== RECORDS SUPPLIED

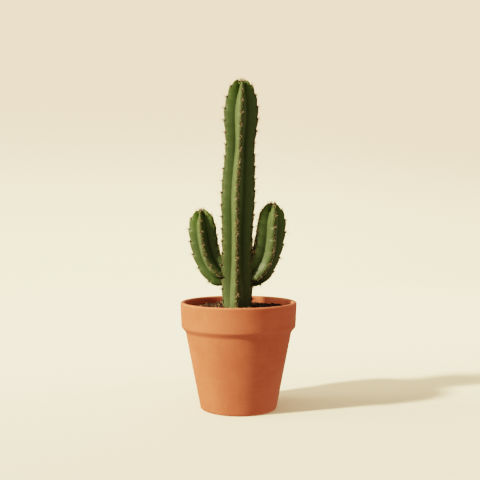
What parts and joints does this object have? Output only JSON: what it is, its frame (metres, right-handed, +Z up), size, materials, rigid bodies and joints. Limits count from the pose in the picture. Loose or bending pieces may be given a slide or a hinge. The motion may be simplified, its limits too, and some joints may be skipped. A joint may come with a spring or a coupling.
{
  "type": "potted columnar cactus",
  "caption": "Tall ribbed column cactus with two upturned arms, growing in soil in a tapered terracotta pot with a thick collar; stands on its flat base.",
  "frame": {"origin": "centre of the pot's underside, on the surface that the pot stands on", "axes": "+Z up along the pot's axis, -Y towards the front, so that the arms lie to -X and +X of the main stem"},
  "size_m": [0.1198, 0.1198, 0.3354],
  "materials": {
    "terracotta": "matte",
    "soil": "matte",
    "cactus_skin": "satin",
    "areole_wool": "matte",
    "spines": "satin",
    "grit": "matte"
  },
  "bodies": {
    "root": {"terracotta_pot": "terracotta", "potting_soil": "soil", "main_stem": "cactus_skin", "left_arm": "cactus_skin", "right_arm": "cactus_skin"}
  },
  "joints": []
}
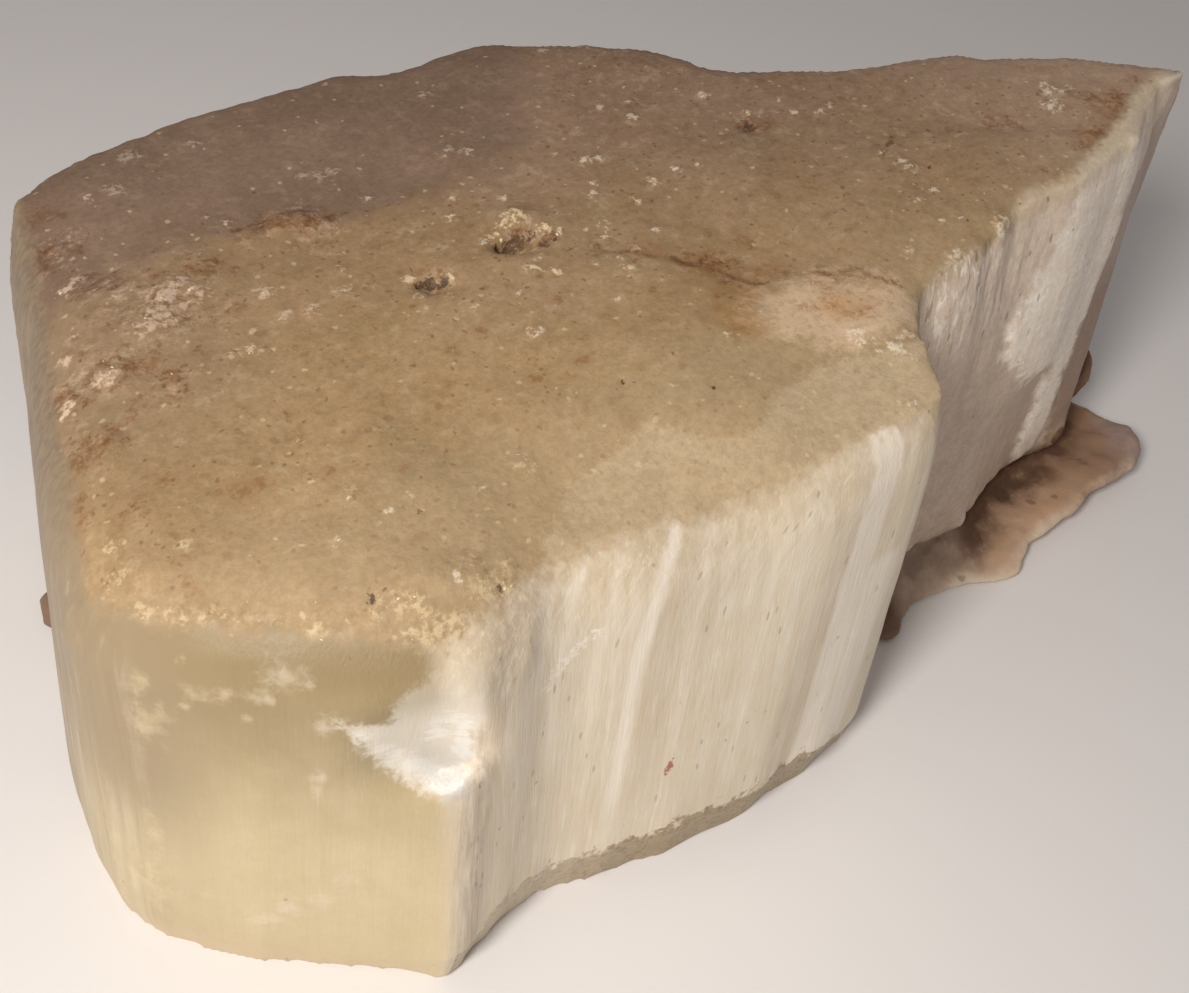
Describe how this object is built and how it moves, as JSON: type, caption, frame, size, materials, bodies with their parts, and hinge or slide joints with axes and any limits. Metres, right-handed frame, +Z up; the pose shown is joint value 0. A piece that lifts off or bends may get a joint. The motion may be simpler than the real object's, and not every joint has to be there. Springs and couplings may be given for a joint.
{
  "type": "satin spar gypsum specimen",
  "caption": "Broken slab of fibrous white-to-honey gypsum with upright fibres, a worn brown top, a notched flank and a thin brown crust at its foot.",
  "frame": {"origin": "centre of the stone's bounding box, on the flat base it rests on", "axes": "+X along the longest side toward the pointed end, +Y toward the back, +Z up along the fibres"},
  "size_m": [0.1694, 0.097, 0.0643],
  "materials": {
    "satin_spar": "silky fibrous sides, matt worn top"
  },
  "bodies": {
    "root": {"satin_spar": "satin_spar"}
  },
  "joints": []
}
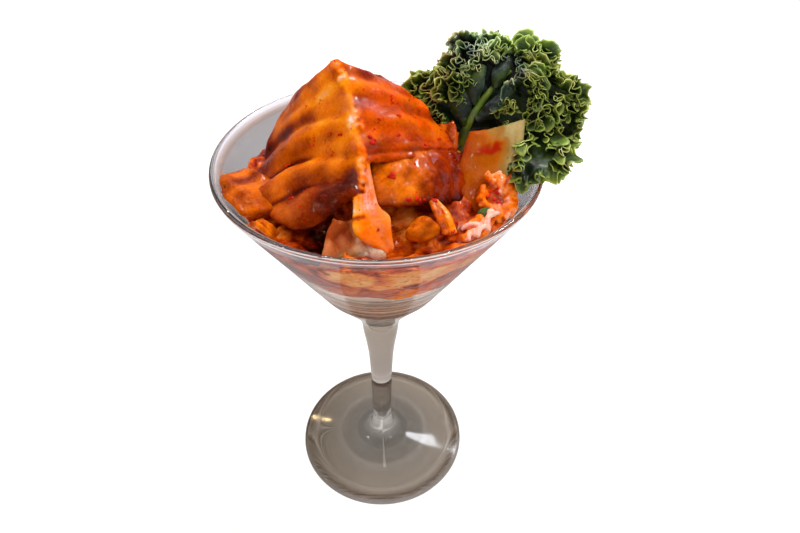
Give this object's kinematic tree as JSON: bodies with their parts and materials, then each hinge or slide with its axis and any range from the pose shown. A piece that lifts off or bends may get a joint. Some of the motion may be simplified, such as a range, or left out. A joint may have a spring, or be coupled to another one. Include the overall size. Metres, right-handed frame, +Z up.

====

| YOUR GOAL |
Reproduce all the records precisely.

| FINISHED ANSWER |
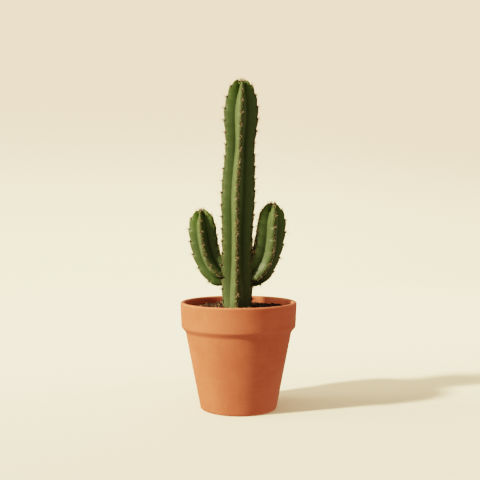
What parts and joints does this object have? Output only JSON: what it is, its frame (metres, right-handed, +Z up), size, materials, rigid bodies and joints. Limits count from the pose in the picture. Loose or bending pieces may be given a slide or a hinge. The motion may be simplified, its limits too, and some joints may be skipped. A joint may come with a spring or a coupling.
{
  "type": "potted columnar cactus",
  "caption": "Tall ribbed column cactus with two upturned arms, growing in soil in a tapered terracotta pot with a thick collar; stands on its flat base.",
  "frame": {"origin": "centre of the pot's underside, on the surface that the pot stands on", "axes": "+Z up along the pot's axis, -Y towards the front, so that the arms lie to -X and +X of the main stem"},
  "size_m": [0.1198, 0.1198, 0.3354],
  "materials": {
    "terracotta": "matte",
    "soil": "matte",
    "cactus_skin": "satin",
    "areole_wool": "matte",
    "spines": "satin",
    "grit": "matte"
  },
  "bodies": {
    "root": {"terracotta_pot": "terracotta", "potting_soil": "soil", "main_stem": "cactus_skin", "left_arm": "cactus_skin", "right_arm": "cactus_skin"}
  },
  "joints": []
}
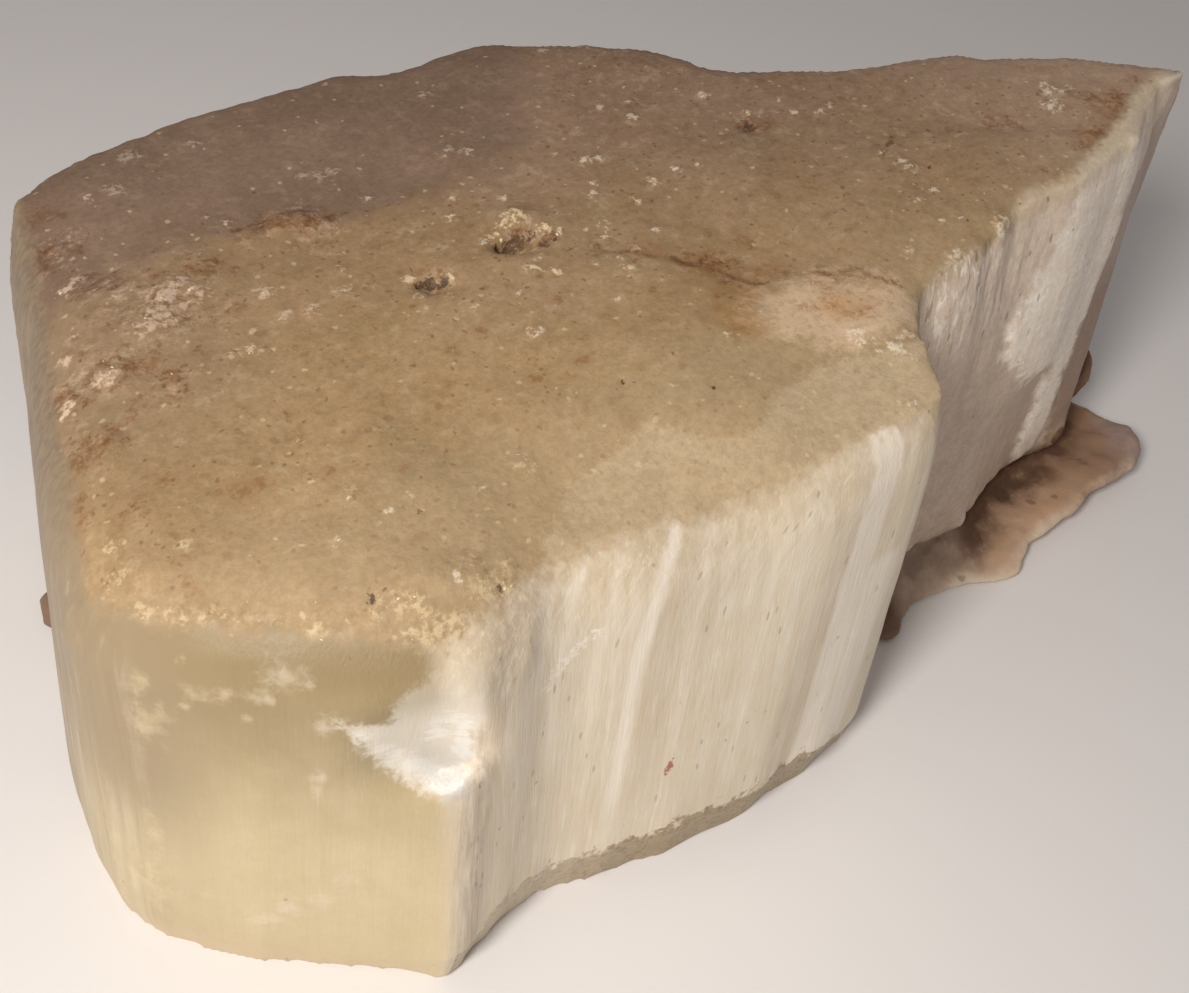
Describe how this object is built and how it moves, as JSON: type, caption, frame, size, materials, bodies with their parts, and hinge or slide joints with axes and any limits. Metres, right-handed frame, +Z up; the pose shown is joint value 0. A piece that lifts off or bends may get a joint. The motion may be simpler than the real object's, and not every joint has to be there. Springs and couplings may be given for a joint.
{
  "type": "satin spar gypsum specimen",
  "caption": "Broken slab of fibrous white-to-honey gypsum with upright fibres, a worn brown top, a notched flank and a thin brown crust at its foot.",
  "frame": {"origin": "centre of the stone's bounding box, on the flat base it rests on", "axes": "+X along the longest side toward the pointed end, +Y toward the back, +Z up along the fibres"},
  "size_m": [0.1694, 0.097, 0.0643],
  "materials": {
    "satin_spar": "silky fibrous sides, matt worn top"
  },
  "bodies": {
    "root": {"satin_spar": "satin_spar"}
  },
  "joints": []
}
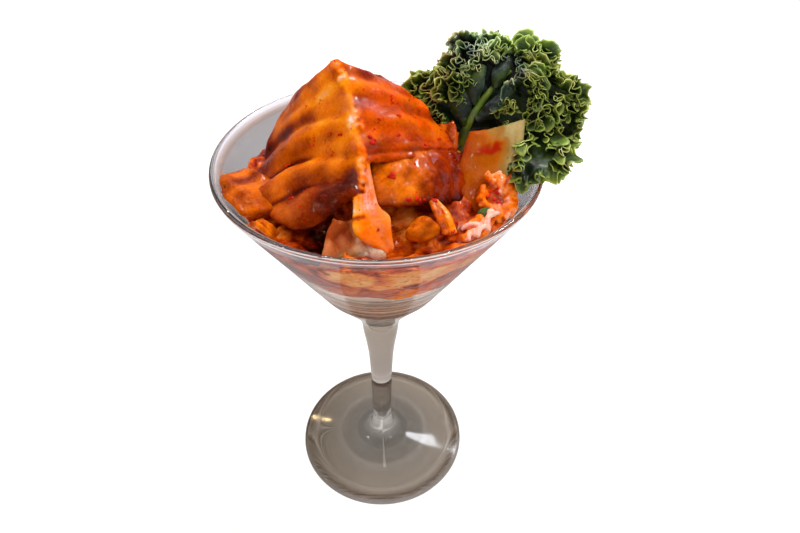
Give this object's kinematic tree as JSON: bodies with their parts and materials, then each hinge or slide with its axis and any range from the pose shown. A piece that lifts off or bends may get a joint. Some of the motion may be simplified, such as a range, or left out. A joint may have a spring, or be coupled to another one. Include the overall size. Metres, right-handed frame, +Z up.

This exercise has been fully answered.